** BEGIN Source data **

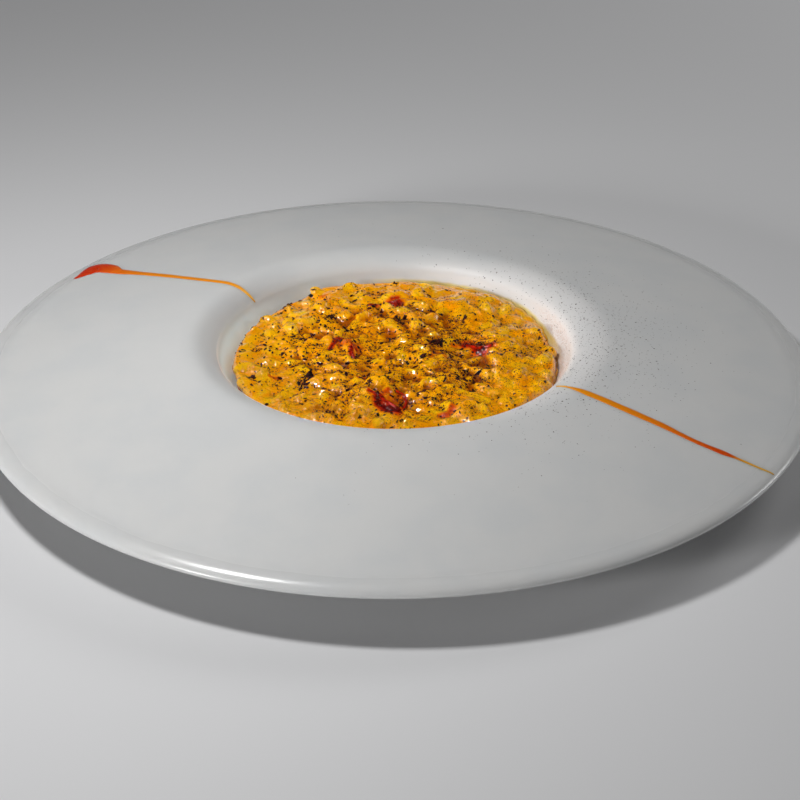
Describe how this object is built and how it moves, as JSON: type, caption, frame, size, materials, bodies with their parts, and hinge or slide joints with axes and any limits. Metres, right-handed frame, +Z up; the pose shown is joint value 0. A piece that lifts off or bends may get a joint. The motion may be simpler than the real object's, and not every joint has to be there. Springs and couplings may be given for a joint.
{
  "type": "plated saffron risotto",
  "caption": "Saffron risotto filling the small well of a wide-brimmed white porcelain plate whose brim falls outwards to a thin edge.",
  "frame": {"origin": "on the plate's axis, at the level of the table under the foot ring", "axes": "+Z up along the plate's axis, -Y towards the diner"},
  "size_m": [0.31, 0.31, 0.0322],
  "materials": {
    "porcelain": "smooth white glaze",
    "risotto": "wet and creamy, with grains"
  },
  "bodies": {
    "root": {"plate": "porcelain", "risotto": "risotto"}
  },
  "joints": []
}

** END Source data **

• [Required work]: Repeat the data precisely, line by line.

• [Final result]:
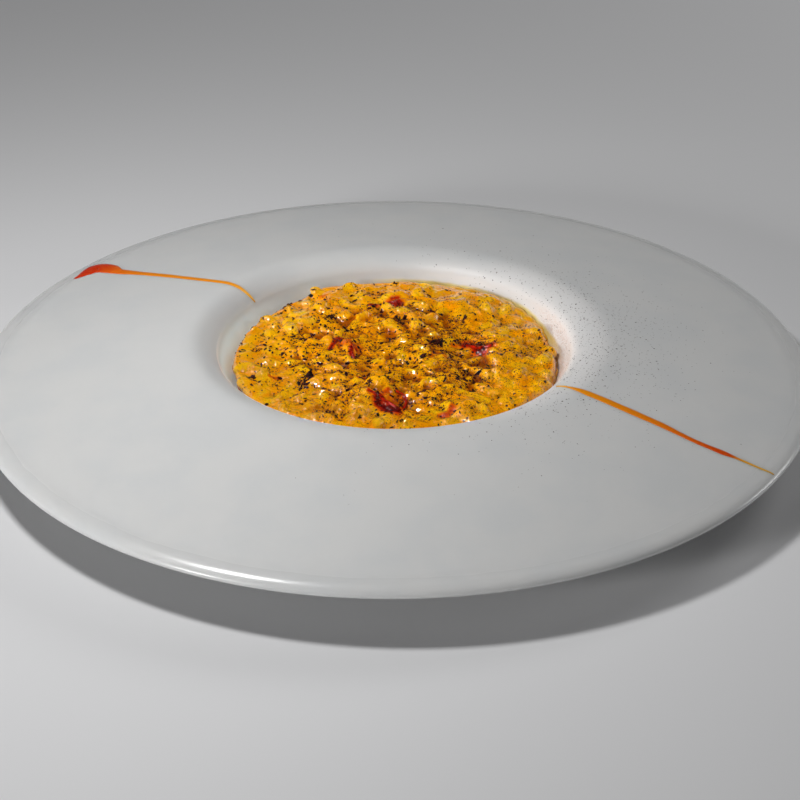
Describe how this object is built and how it moves, as JSON: type, caption, frame, size, materials, bodies with their parts, and hinge or slide joints with axes and any limits. Metres, right-handed frame, +Z up; the pose shown is joint value 0. A piece that lifts off or bends may get a joint. The motion may be simpler than the real object's, and not every joint has to be there. Springs and couplings may be given for a joint.
{
  "type": "plated saffron risotto",
  "caption": "Saffron risotto filling the small well of a wide-brimmed white porcelain plate whose brim falls outwards to a thin edge.",
  "frame": {"origin": "on the plate's axis, at the level of the table under the foot ring", "axes": "+Z up along the plate's axis, -Y towards the diner"},
  "size_m": [0.31, 0.31, 0.0322],
  "materials": {
    "porcelain": "smooth white glaze",
    "risotto": "wet and creamy, with grains"
  },
  "bodies": {
    "root": {"plate": "porcelain", "risotto": "risotto"}
  },
  "joints": []
}